たとえば、VolvoのSensus Connectは戦略的カスタマイズの好例です。同社はブランドアイデンティティに直結する部分に焦点を当て、実績あるAndroid OSを基盤に、安全通知、運転支援機能、ビジュアルデザインを独自に拡張しました。堅牢な基盤の上に、カスタム層を車種全体に渡って段階的に追加していくアプローチです。
同様に、VolkswagenのIDシリーズとMEBプラットフォームもモジュラー構造を採用しています。安定した基盤の上にカスタマイズ可能なUI層を構築し、革新と品質の両立を図っています。MEB (Modular Electric Drive Matrix) はEV専用アーキテクチャであり、広い車内空間と長距離走行、デジタル接続性を両立。モジュラー設計により、様々な車種への展開やOTA (Over-the-Air) アップデートにも対応しています。
このアプローチにより、コア機能の安定性を損なわずにブランド体験を段階的に拡張できます。また、開発チームが学習・改善しながら品質プロセスを高めるリスク低減型の進化戦略を実現します。
開発プロセスでは、継続的テスト (Continuous Testing) の導入も欠かせません。開発工程全体にわたって自動テストを組み込み、後工程での高コストな修正や再開発を防ぎます。これにより、早期欠陥検出・コスト削減・市場投入の迅速化を同時に達成できます。

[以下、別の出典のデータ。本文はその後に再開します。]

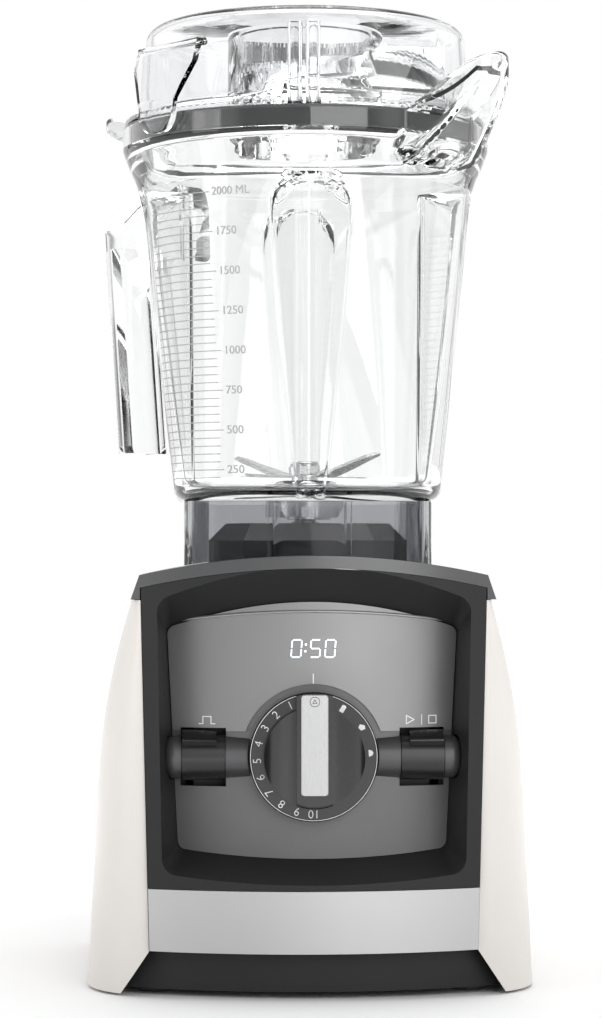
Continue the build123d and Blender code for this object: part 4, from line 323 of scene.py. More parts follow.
def dress_mesh(name, mesh, finish, body, sharp=35.0):
    """Cleans a mesh, shades it and puts it on its body."""
    bm = bmesh.new()
    bm.from_mesh(mesh)
    bmesh.ops.remove_doubles(bm, verts=bm.verts, dist=MERGE_WITHIN)
    bmesh.ops.recalc_face_normals(bm, faces=bm.faces)
    bm.to_mesh(mesh)
    bm.free()
    mesh.polygons.foreach_set("use_smooth", [True] * len(mesh.polygons))
    mesh.set_sharp_from_angle(angle=math.radians(sharp))
    mesh.materials.clear()
    mesh.materials.append(FINISH[finish])
    piece = put(name, mesh)
    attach(piece, body)
    return piece


def smooth_copy(node_name, finish, body):
    """A merged, smoothly shaded copy of a CAD node that stands for it."""
    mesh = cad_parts[node_name].data.copy()
    piece = dress_mesh("smooth_" + node_name, mesh, finish, body)
    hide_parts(node_name)
    return piece


def second_finish(piece, finish, chosen):
    """Gives another finish to the faces that a test picks."""
    piece.data.materials.append(FINISH[finish])
    for face in piece.data.polygons:
        if chosen(face):
            face.material_index = 1


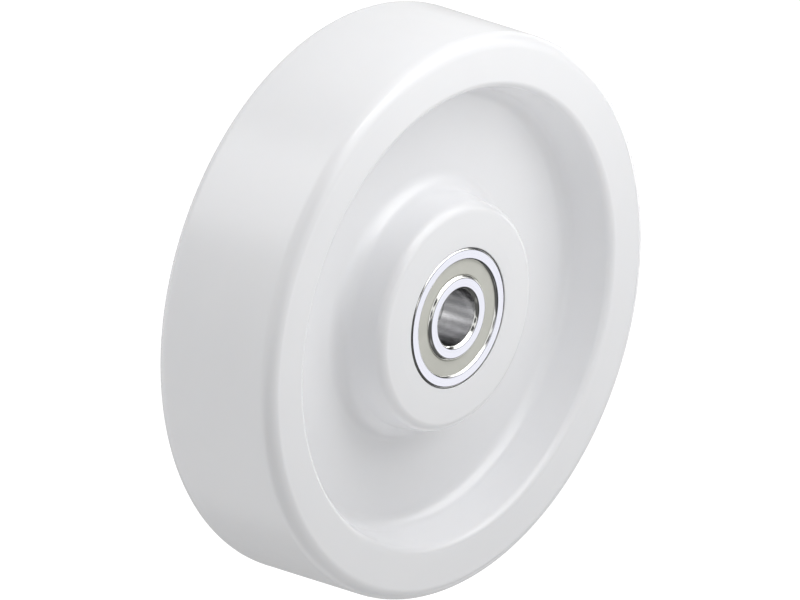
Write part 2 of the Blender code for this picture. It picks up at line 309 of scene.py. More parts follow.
# Where each glow comes from, how wide it is and how soft its edge, both in degrees, and its tone
GLOWS = {
    "from the left, low": ((0.0, -0.80, -0.60), 50.0, 40.0, 1.77),
    "from above, low": ((-0.80, 0.0, -0.60), 50.0, 40.0, 0.64),
    "from above": ((-0.90, 0.0, 0.45), 40.0, 32.0, 1.29),
    "from behind, low": ((0.0, 0.80, -0.60), 50.0, 40.0, 0.64),
    "along the axle": ((0.0, 0.0, 1.0), 50.0, 40.0, 0.17),
    "from below": ((0.90, 0.0, 0.40), 50.0, 40.0, 0.37),
    "from below, right": ((0.60, 0.60, 0.50), 45.0, 36.0, 1.18),
    "from below, left": ((0.60, -0.60, 0.50), 45.0, 36.0, 0.64),
}

lit = ROOM_TONE
for toward, angle, soft, tone in GLOWS.values():
    lit = sum_of(room, "MULTIPLY_ADD", inside_card(toward, angle, soft), tone, lit)
by_mirror = node(room, "ShaderNodeLightPath").outputs["Is Glossy Ray"]
seen = node(room, "ShaderNodeMix", {"Factor": by_mirror, "A": lit, "B": mirrored}).outputs["Result"]
put(room, room.nodes["Background"].inputs["Color"], seen)
print(len(GLOWS), "glows in a room of tone", ROOM_TONE)

# %% [markdown]
# Soft boxes
#
# The world's light comes from infinitely far, so it lights all of a flat face alike. In the photograph the
# rim's face and the web fade from one side to the other, which tells of lamps close by. A point lamp would
# do it with hard edges. A few large square lamps above the picture do it softly.

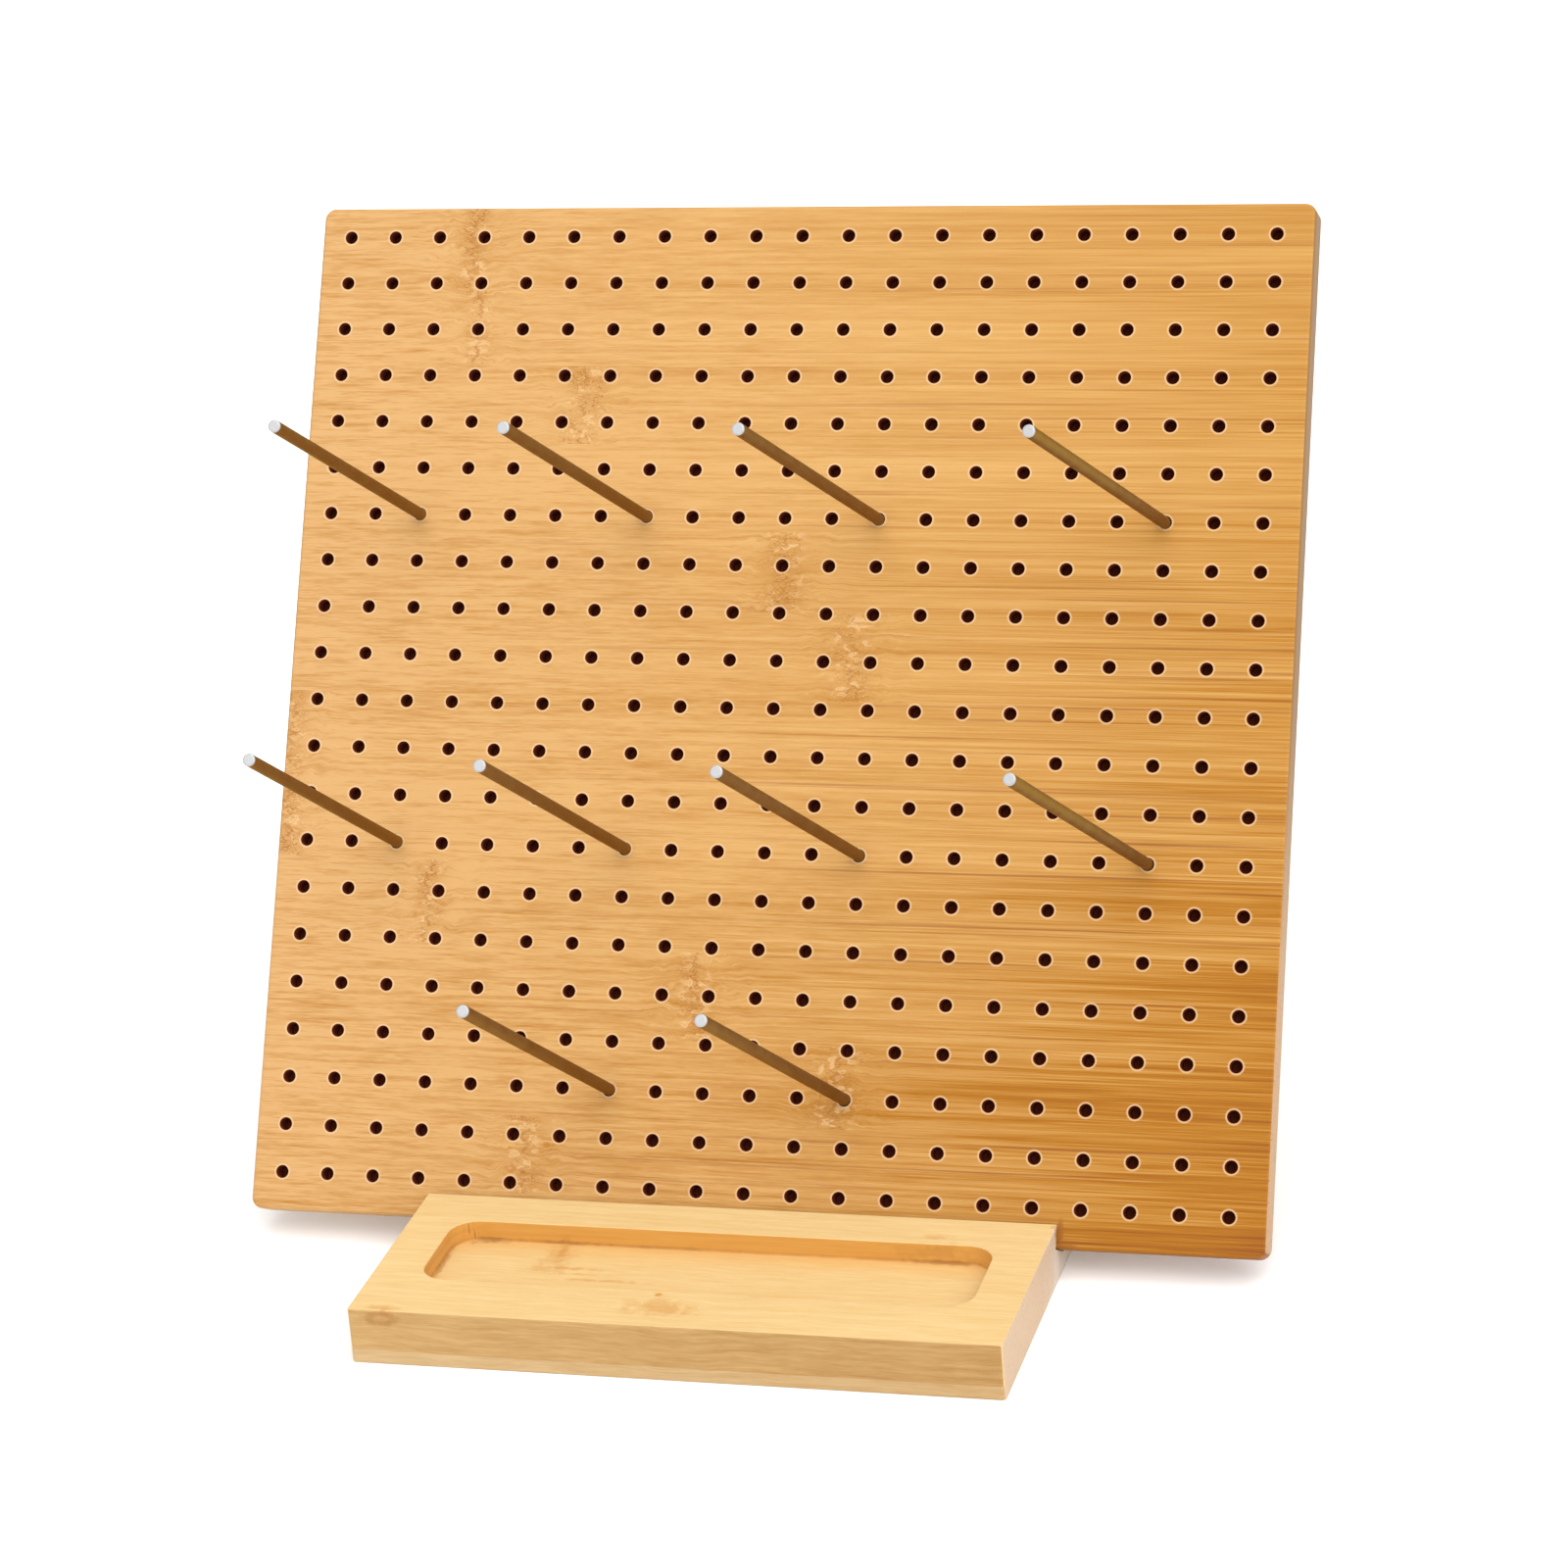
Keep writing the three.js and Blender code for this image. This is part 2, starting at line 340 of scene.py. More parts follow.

UIテストツールの利用により、テストを一度作成すれば、UIが進化しても複数のプラットフォームで再利用可能です。これらのツールは、カスタムHMIの成功に欠かせない2つの観点をカバーします。
-
機能検証 (Functional Validation) — タッチ操作、音声コマンド、ジェスチャー認識などが
期待通りに動作するかを確認。 -
レイアウト検証 (Layout Verification) — 見た目が設計通りであり、ブランドのビジュアル一貫性を保っているかを確認。
特にカスタムHMI開発では、視覚デザインを通じてブランドを体現することが重要であり、わずかなレイアウトの乱れでもブランド体験を損なう恐れがあります。
高度なオブジェクト認識機能を備えたテストツールは、機能面と見た目の両方で信頼性の高い検証を行い、UIの変化にも柔軟に対応します。
その結果――
このアプローチにより、メーカーは安全基準に準拠しつつ、初期段階でバグを検出し、最もコスト効率の良いタイミングで修正できます。修正に必要なリソースを削減しながら、品質を損なうことなく迅速なアップデート展開が可能になります。
結局のところ重要なのは、革新性と信頼性が交わる地点、すなわち「ブランド体験を高めながら、ユーザーの安全と満足を犠牲にしない」バランスを見つけることなのです。